FLAG BEARING
Third medal puts short-track speedskater Kim Boutin in the discussion for Canadian closing ceremony duties,
PYEONGCHANG, SOUTH KOREA— Kim Boutin made herself a calendar. And then she crossed off the days.
Because it’s a long, chaotic grind, the short-track fortnight inside the Olympics arcade, lurching from one race to another.
Possibly no other athlete has pinballed more crazily through the ups, downs and sideways dramas of these Games than the 23-year-old Boutin.
Death threats on social media — combustion and conflagration — after South Korean superstar Minjeong Choi was disqualified in the 500-metre final, elevating the Canadian to bronze, with Boutin wrongly blamed for the bump that got Choi penalized, her secondplace finish erased.
An inadvertent veering into the racing lane during the 3,000 relay final, deemed to have impeded a Chinese skater at the finish line — Boutin wasn’t actually racing at that moment; it was Marianne St-Gelais on the last lap — but the upshot, after all hell broke loose, was disqualification for Canada and a medal snatched from their grasp.
At the other end of the emotional spectrum: bronze in the 500, bronze in the 1,500. And, on Thursday evening, glittery silver in the 1,000, a tick behind surprise winner Suzanne Schulting, safely ahead of the double-tilt wipeout that sent a pair of South Koreans sprawling to the mats, the crowd shocked into silence. That made Boutin the second Canadian woman to win at least three medals at a single Winter Games, after speedskater Cindy Klassen’s five-pack in 2006.
A head-spinning jangly Games for the Olympic debutante from Sherbrooke, Que.
“I was flying,” she gasped, postrace. Like, did you see?
“It’s a cooler colour,” she giggled, of silver, compared to the brace of bronzes. “I’m happy.”
She couldn’t catch Schulting, who must be viewed as something of a short-track freak in the long-track speedskating colossus that is the Netherlands. But Boutin’s face split in a grin as she thrust her blade down across the finish.
“I was in pretty good position. I had a lot of energy at the end and I protect my second place.”

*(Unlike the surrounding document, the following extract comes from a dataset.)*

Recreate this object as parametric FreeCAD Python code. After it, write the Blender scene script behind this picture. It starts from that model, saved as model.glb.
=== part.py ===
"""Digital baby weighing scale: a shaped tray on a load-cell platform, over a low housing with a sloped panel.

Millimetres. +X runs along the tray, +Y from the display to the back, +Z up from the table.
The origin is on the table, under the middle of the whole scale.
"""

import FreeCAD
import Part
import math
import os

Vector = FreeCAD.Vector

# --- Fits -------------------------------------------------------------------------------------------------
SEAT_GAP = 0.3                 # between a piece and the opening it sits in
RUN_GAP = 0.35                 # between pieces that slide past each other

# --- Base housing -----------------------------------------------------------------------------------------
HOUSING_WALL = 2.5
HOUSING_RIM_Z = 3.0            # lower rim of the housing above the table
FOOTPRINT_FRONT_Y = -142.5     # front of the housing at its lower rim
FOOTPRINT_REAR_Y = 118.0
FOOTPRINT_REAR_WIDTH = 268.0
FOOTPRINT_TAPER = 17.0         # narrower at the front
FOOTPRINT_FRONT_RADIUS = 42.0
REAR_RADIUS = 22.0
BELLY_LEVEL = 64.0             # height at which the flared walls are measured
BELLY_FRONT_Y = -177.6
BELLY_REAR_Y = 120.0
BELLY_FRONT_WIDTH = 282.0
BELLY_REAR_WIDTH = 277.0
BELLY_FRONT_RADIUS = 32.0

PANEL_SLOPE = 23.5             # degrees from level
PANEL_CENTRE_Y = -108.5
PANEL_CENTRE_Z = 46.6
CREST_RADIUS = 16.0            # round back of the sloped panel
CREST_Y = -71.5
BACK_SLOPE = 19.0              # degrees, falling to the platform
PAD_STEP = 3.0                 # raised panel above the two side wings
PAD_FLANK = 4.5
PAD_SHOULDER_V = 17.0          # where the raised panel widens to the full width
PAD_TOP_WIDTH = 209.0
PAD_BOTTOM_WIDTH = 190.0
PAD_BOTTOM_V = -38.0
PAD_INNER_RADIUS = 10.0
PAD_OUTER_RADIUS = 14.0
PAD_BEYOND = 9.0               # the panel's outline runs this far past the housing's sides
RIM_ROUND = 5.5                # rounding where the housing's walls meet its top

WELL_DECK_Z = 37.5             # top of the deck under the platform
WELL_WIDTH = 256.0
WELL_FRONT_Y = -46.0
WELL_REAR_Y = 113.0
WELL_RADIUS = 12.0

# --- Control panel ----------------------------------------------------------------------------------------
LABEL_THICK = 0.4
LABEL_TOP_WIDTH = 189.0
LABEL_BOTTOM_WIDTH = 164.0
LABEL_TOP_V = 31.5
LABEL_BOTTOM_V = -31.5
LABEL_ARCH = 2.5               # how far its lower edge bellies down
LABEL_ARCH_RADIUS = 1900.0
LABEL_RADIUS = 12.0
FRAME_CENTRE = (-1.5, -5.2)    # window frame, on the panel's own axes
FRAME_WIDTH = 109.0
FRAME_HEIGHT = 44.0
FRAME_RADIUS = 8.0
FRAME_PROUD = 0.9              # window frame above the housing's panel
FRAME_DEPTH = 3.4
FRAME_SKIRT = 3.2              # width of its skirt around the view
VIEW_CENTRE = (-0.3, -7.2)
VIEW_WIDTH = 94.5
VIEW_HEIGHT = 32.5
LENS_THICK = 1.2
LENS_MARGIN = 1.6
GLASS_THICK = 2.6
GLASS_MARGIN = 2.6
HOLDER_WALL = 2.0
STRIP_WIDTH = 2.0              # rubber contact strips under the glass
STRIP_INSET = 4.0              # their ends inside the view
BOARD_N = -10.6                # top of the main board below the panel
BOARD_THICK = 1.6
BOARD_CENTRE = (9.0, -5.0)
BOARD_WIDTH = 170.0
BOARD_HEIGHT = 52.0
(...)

Her teammates hadn’t blamed Boutin for the relay havoc, which had left everybody stunned, wondering what the dang had just happened. Even cognoscenti of the sport were flummoxed, requiring an explanation from officials. But of course Boutin had blamed herself, yet another crunch to her psychological equilibrium after finding herself, at least in some hysterical quarters, the most hated woman in the country over the Choi tizzy.
“It was a really sad disqualification,” said Boutin, revisiting the relay madness. “I was really sad because I feel it’s my fault that we didn’t have a medal. I was sad for my teammates because they deserved it.’’
Short track had a relentless schedule at Pyeongchang. Boutin allowed herself one night to wallow in dis- may. “I was disappointed after the race. But I think these are things that happen in short track. I’ve been through things worse than a disqualification.” She meant, specifically, her alarm over the threats. “It was behind me the day after.”
She’d been reset mentally, thanks largely to the encouraging ministrations of her roommate, StGelais.
“Marianne helped Kim a lot at these Games,” said women’s coach Frederic Blackburn, giving full credit where it was due. “I put Marianne and Kim together in the same room just because I knew that was a good fit, because all year they were together. They had fun and they helped each other.”
Blackburn disclosed that Boutin had experienced difficulties all season, dealing with the mental and physical strain of race after race after race at short-track competitions. “This year was really hard. She was always tired. In Dordrecht (Netherlands), for example, she was super strong in the 1,000 but in the semifinal she mentally died, not physically, and she didn’t make it. We worked on that all year, to make her strong mentally for the Games.
“After the relay, that was really hard, not because of the result of what happened but because that was pretty long. That’s why she surprised me so much. Her character was so strong.’’
Boutin admitted she didn’t even have a strategy for the 1,000 final. “I’m not really a person who fixed on strategy.” She finds that constraining. “My body knows what to do. But I know that I really like skating in front.”
Further, she’d watched the Canada-U.S. women’s hockey final and drew energy from Team Canada, even in the loss. “That was motivation.”
Mostly, though, she’d leaned heavily on St-Gelais, her lodestone.
“She’s always there every time I win a medal, every time I don’t. To have her beside me at my first Olympics, it helps me to take a breath and just enjoy the moment.”
Enjoy. Savour. And maybe carry Canada’s flag in the closing ceremony. Why not?